Lea Ypi’s award-winning memoir unfolds amongst political turbulence, tracing her experience from the final days living in communist Albania when it was the last Stalinist outpost. Everything changed overnight. Statues of dictators toppled and the ‘free world’ – the right to do as you please – took reign.
But what Ypi finds is that freedom doesn’t rule. The community disintegrated, shops shut and boatloads of people fled to neighbouring countries. Free: Coming of Age at the End of History straddles progress and the past, with Ypi using her experience to trace hope, fear and reality in a moment in time.
Women I Know | Katerina Gibson

Women are many things – clever, funny, stubborn, bored, witty, frank, busy, endearing, bold, brash, undermined, inpatient and sometimes in love. But underneath, there are stories that bookend our traits and superficial selves.
New literary talent Katerina Gibson weaves together tales of womanhood yet unravels our understanding of gender. How do our notions of being a woman influence who we are?
Women I Know is the perfect pick for those trying to fall back in love with reading. It’s sharp, steamy and smart. But most importantly, it’s relatable. The short stories mean you don’t have to commit to a novel, but we think you’ll find yourself devouring more chapters than one.
The Way from Here | Jane Cockram

Camilla and Susie are the poster sisters for polar opposites. But it is only after Susie’s untimely death that a grieving Camilla – or Mills – journeys from Australia to the French coast to uncover her sister’s true self.
From beyond the grave via five letters, Susie instructs her sister to scatter ashes at dedicated sites and to learn the stories that shaped her. Here, Mills discovers why threads in Susie’s life began to unravel one summer, stitching together moments that lead Mills’ to the present time and her mother’s past.

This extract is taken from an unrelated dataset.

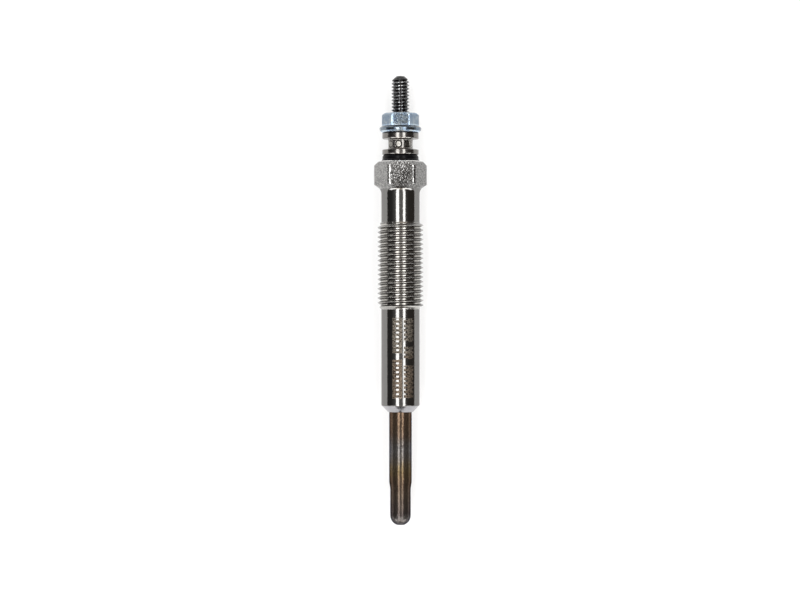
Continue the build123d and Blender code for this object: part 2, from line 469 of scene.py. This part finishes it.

An emotive mystery filled with twists and turns, The Way From Here leaves you questioning if you truly know those you love as you uncover the hidden truth of Susie through her sister, charting the façade of honesty and ultimate secrecy.
Bonus Picks:
If you’re a busy person or the proud owner of a short attention span, a brilliant way to get through your next read is by enlisting the help of an audiobook service. It’s just like listening to your favourite podcast on your drive to work, walk or gym session.
We recommend using this method for particularly salacious yet lengthy texts, like the newly-released The Palace Papers by Tina Brown (a 573-page-turner charting royal drama) and Anna: The Biography by Amy Odell (a 464-page glimpse into Wintour’s notoriously private life).